Now, let us assume we have two level of memories, the fast memory represents the L2 cache. By giving the variables that live in the cache, using local_vars, the analysis gives:

$ pyccel --filename=tests/complexity/inputs/ex4.py --analysis --local_vars="u,v,r"
arithmetic cost         ~ DIV + b**3*p**3*(ADD + MUL)
memory cost             ~ 2*READ + 3*WRITE + b**2*p**2*(2*READ*p + READ + WRITE)
computational intensity ~ b*(ADD + MUL)/(2*READ)
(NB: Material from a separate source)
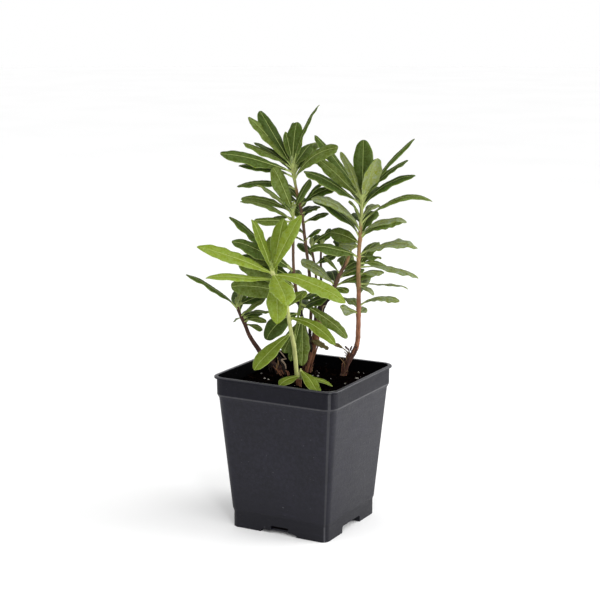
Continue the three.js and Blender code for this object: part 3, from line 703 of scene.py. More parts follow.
# Shoots, from foot to tip. A leaf is (height, heading, rise, length, width, droop, roll),
# angles in degrees, heading 0 to the plant's right and 90 to its back. A mass is its name,
# the height where it ends and how many spare leaves the seeded rule tries. fork is where a
# branch springs from inside its parent, and browned says how high each bark goes.
# Shoots that stand behind the others take the darker barks as painted shade.
SHOOTS = [
    Shoot("stem_right", radii=(2.3, 1.2), flare=1.4, bare_to=170, browned=(0.16, 0.5, 0.83), path=[
        (33, 15, SOIL_TOP), (35.5, 15, 130), (41, 14.5, 140), (44.5, 13.5, 152), (45, 12, 188),
        (44.5, 11, 215), (46, 10, 244), (47, 9, 272)
    ], masses=[
        Mass("leaves_right_low", 227.5, 6, arc=(60, 150), wavy=1.6, pale=0.8),
        Mass("leaves_right_middle", 257, 5, arc=(60, 150), pale=0.6),
        Mass("leaves_right_top", 272, 8, arc=(60, 150), whorl=True, wavy=0.6, pale=0.25),
    ], leaves=[
        (174, 57, 20, 11, 8, 0, 30), (174, 202, 32, 18, 10, 20, 40), (180, 353, 39, 36, 9, 60, 20),
        (197, 321, 3, 17, 8, 40, 10), (199, 6, 0, 42, 8, 10, 5), (207, 331, 19, 22, 8, 20, 10),
        (213, 353, 7, 51, 9, 30, 8), (216, 18, 7, 27, 9, 30, 20), (221, 199, 33, 45, 13, 40, 40),
        (222, 40, 0, 25, 9, 20, 10), (223, 350, 34, 51, 12, 46, 25), (230, 150, 7, 19, 12, 10, 45),
        (233, 143, 23, 31, 13, 20, 45), (236, 16, 49, 42, 11, 60, 20),
        (237, 171, 68, 52, 12, 60, 15), (238, 351, 58, 44, 12, 76, 20),
        (242, 201, 71, 56, 14, 73, 32), (249, 0, 52, 66, 10, 64, 10), (252, 200, 66, 20, 12, 10, 0),
        (264, 197, 42, 58, 14, 20, 30), (260, 353, 62, 55, 11, 55, 25),
        (269, 162, 48, 52, 16, 15, 25), (269, 216, 68, 46, 13, 10, 0),
        (269, 300, 66, 42, 17, 12, 0), (270, 85, 71, 50, 17, 5, 0), (270, 142, 50, 69, 12, 10, 0),
        (271, 0, 53, 64, 8, 8, 10), (270, 346, 52, 50, 9, 22, 20)
    ]),
    Shoot("stem_tall", radii=(1.4, 1.1), bare_to=225, browned=(0.1, 0.8, 0.88), dull=True,
          fork=(6.5, 26, 141), path=[
        (4.5, 24.3, 147), (4.9, 23, 158), (6, 21, 184), (4, 19, 209), (1, 17, 232), (-2, 14, 257),
        (-7, 12, 280), (-10, 11, 298)
    ], masses=[
        Mass("leaves_tall_low", 244, 3),
        Mass("leaves_tall_middle", 271, 6, arc=(50, 150)),
        Mass("leaves_tall_top", 298, 8, arc=(55, 150), whorl=True, wavy=0.6),
    ], leaves=[
        (233, 221, 34, 12, 7, 10, 20), (234, 334, 56, 18, 8, 40, 20), (249, 349, 34, 23, 9, 25, 25),
        (257, 334, 36, 18, 9, 30, 20), (263, 335, 57, 29, 11, 20, 20),
        (264, 16, 39, 33, 11, 25, 35), (277, 162, 23, 53, 11, 45, 20),
        (287, 184, 30, 47, 11, 35, 25), (291, 194, 26, 63, 14, 20, 40),
        (285, 341, 64, 48, 15, 54, 40), (294, 60, 39, 34, 12, 15, 0),
        (294, 174, 35, 46, 11, 15, 15), (295, 5, 80, 56, 8, 24, 16), (295, 72, 74, 38, 15, 0, 0),
        (295, 148, 57, 55, 16, 5, 15), (295, 167, 53, 55, 14, 10, 20), (297, 141, 76, 28, 8, 0, 0)
    ]),
    Shoot("stem_left_centre", radii=(1.3, 1.1), bare_to=166, browned=(0.4, 0.82, 0.86), dull=True,
          fork=(6.8, 25, 138), path=[
        (5.3, 21.8, 144.5), (2.6, 18.8, 153.5), (-1, 14.8, 168), (-5.4, 9.5, 187), (-8.1, 5.5, 205),
        (-9, 3, 222), (-9, 1, 240), (-9, 0, 262)
    ], masses=[
        Mass("leaves_left_centre_low", 222, 7),
        Mass("leaves_left_centre_top", 262, 7, whorl=True, wavy=0.6),
    ], leaves=[
        (170, 225, -44, 34, 14, 10, 20), (171, 269, -46, 43, 12, 25, 0),
        (172, 251, -39, 43, 9, 20, 0), (174, 210, 1, 40, 17, 60, 40),
        (177, 332, 38, 28, 13, 20, 35), (183, 342, -20, 50, 11, 25, 38),
        (185, 326, 32, 31, 13, 15, 35), (187, 194, 29, 58, 18, 30, 55),
        (196, 189, 38, 53, 19, 25, 55), (203, 179, 36, 51, 17, 30, 50),
        (211, 193, 38, 58, 16, 20, 40), (211, 175, 43, 69, 11, 5, 10),
        (252, 188, 47, 48, 12, 50, 20), (252, 198, 10, 33, 10, 10, 30),
        (255, 144, 12, 22, 12, 30, 0), (256, 203, 60, 43, 10, 35, 0),
        (259, 172, 72, 41, 18, 10, 30), (259, 159, 31, 48, 12, 35, 20), (261, 32, 61, 30, 11, 5, 0)
    ]),
    Shoot("stem_front", radii=(1.8, 1.4), flare=0.4, bare_to=150, young=True, path=[
        (-4, -18, SOIL_TOP), (-6, -19, 129), (-8, -21, 151), (-11, -23, 168), (-14, -26, 187),
        (-18, -28, 199), (-23, -30, 211), (-27, -31, 219)
    ], masses=[
        Mass("leaves_front_middle", 200, 2, pale=0.2),
        Mass("leaves_front_top", 219, 4, arc=(80, 170), whorl=True, pale=0.75),
    ], leaves=[
        (156, 20, 80, 42, 6, 0, 0), (165, 217, -21, 45, 16, 25, 10), (178, 344, -1, 45, 12, 52, 30),
        (210, 204, 9, 60, 10, 5, 25), (211, 276, -46, 38, 17, 30, 0), (214, 284, -9, 47, 20, 20, 0),
        (214, 346, 2, 63, 16, 42, 40), (215, 194, 31, 66, 13, 17, 42),
        (217, 10, 68, 51, 14, 10, 40), (217, 54, 72, 44, 15, 5, 0), (217, 205, 72, 46, 12, 5, 60)
    ]),
    Shoot(None, radii=(1.3, 1.1), flare=0.2, bare_to=SOIL_TOP, young=True, path=[
        (-3.5, -22.6, SOIL_TOP), (-3.4, -23, 127), (-3, -23.5, 136)
    ], masses=[
        Mass("leaves_front_foot", 136, 0),
    ], leaves=[
        (129, 214, 12, 22, 10, 50, 20), (134, 304, -14, 30, 14, 30, 0), (130, 338, 0, 29, 6, 25, 20)
    ]),
    Shoot("stem_left", radii=(2.6, 1), flare=1.4, bare_to=158, browned=(0.96, 0.98, 0.99), path=[
        (-19, 20, SOIL_TOP), (-24, 20, 127), (-34.5, 19, 137), (-40, 18, 145), (-45.5, 17, 154),
        (-49, 16, 163), (-53, 15, 172), (-56, 14, 181)
    ], masses=[
        Mass("leaves_left", 181, 4, arc=(40, 110)),
    ], leaves=[
        (164, 28, -11, 18, 8, 15, 20), (166, 336, 35, 22, 8, 60, 20), (169, 14, 39, 19, 8, 60, 20),
        (170, 135, -21, 11, 6, 10, 20), (171, 343, 49, 26, 9, 25, 20),
        (177, 194, 49, 54, 11, 26, 20), (180, 15, 27, 26, 11, 20, 30), (180, 333, 72, 22, 12, 10, 0)
    ]),
    Shoot("stem_centre", radii=(2.7, 2.5), flare=1.4, bare_to=178, path=[
        (3, 27, SOIL_TOP), (7, 26, 140), (11, 24, 157), (14.2, 22, 178)
    ]),
    Shoot("bough_centre", radii=(2.1, 1.1), flare=0.5, bare_to=191, browned=(0.16, 0.75, 0.9),
          dull=True, fork=(13.2, 22.4, 173), path=[
        (14.4, 22, 178 + GAP), (17, 21.8, 182.5), (22, 21.3, 188), (30, 19, 207), (35, 18, 216),
        (39, 19, 227)
    ], masses=[
        Mass("leaves_centre", 227, 7, pale=0.15),
    ], leaves=[
        (194, 323, 7, 15, 8, 30, 20), (195, 8, 28, 44, 10, 25, 25), (196, 202, 50, 38, 13, 25, 40),
        (201, 32, 36, 30, 9, 20, 20), (206, 204, 54, 22, 8, 15, 30), (208, 43, 32, 20, 9, 25, 20)
    ]),
    Shoot("stem_thin_left", radii=(1.2, 0.9), bare_to=205, browned=(0.6, 0.95, 0.98), dull=True,
          fork=(7.5, 26.5, 142), path=[
        (6.9, 28.8, 148), (9, 31, 162), (10, 30, 190), (9.5, 28, 208), (8, 27, 216), (6, 27, 229)
    ], masses=[
        Mass("leaves_thin_left", 229, 5),
    ], leaves=[
        (212, 10, 34, 20, 9, 20, 20), (228, 17, 46, 30, 8, 35, 20)
    ]),
    Shoot("stem_thin_right", radii=(1.2, 0.9), bare_to=210, browned=(0.6, 0.95, 0.98), dull=True,
          fork=(10.5, 25.2, 151), path=[
        (12.8, 27.6, 157), (14.5, 31, 172), (14, 33, 208), (14, 33, 221), (15, 33, 230)
    ], masses=[
        Mass("leaves_thin_right", 230, 6),
    ], leaves=[
        (228, 54, 51, 17, 8, 0, 0)
    ]),
]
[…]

As we can see, the computational intensity is now a linear function of the block size b. Therefor, this algorithm will take more advantage of the spatial locality of data.

Todo

remove local_vars from pyccel command line and use Annotated Comments instead.

Todo

for the moment, we only cover the for statement. Further work must be done for if and while statements.

Todo

add probability law for the if statement.

Todo

how to handle the while statement?

Arithmetic

Todo

add Fusion Mul-Add (FMA) instruction

Todo

add table of costs for all instructions

Memory

We describe here our Memory model. It follows the work of J. Demmel and his collaborators on the matrix multiplication. More details can be found in J. Demmel’s talk

Here are our assumptions:

  1. Two levels of memory: fast and slow
  2. All data are initially in slow memory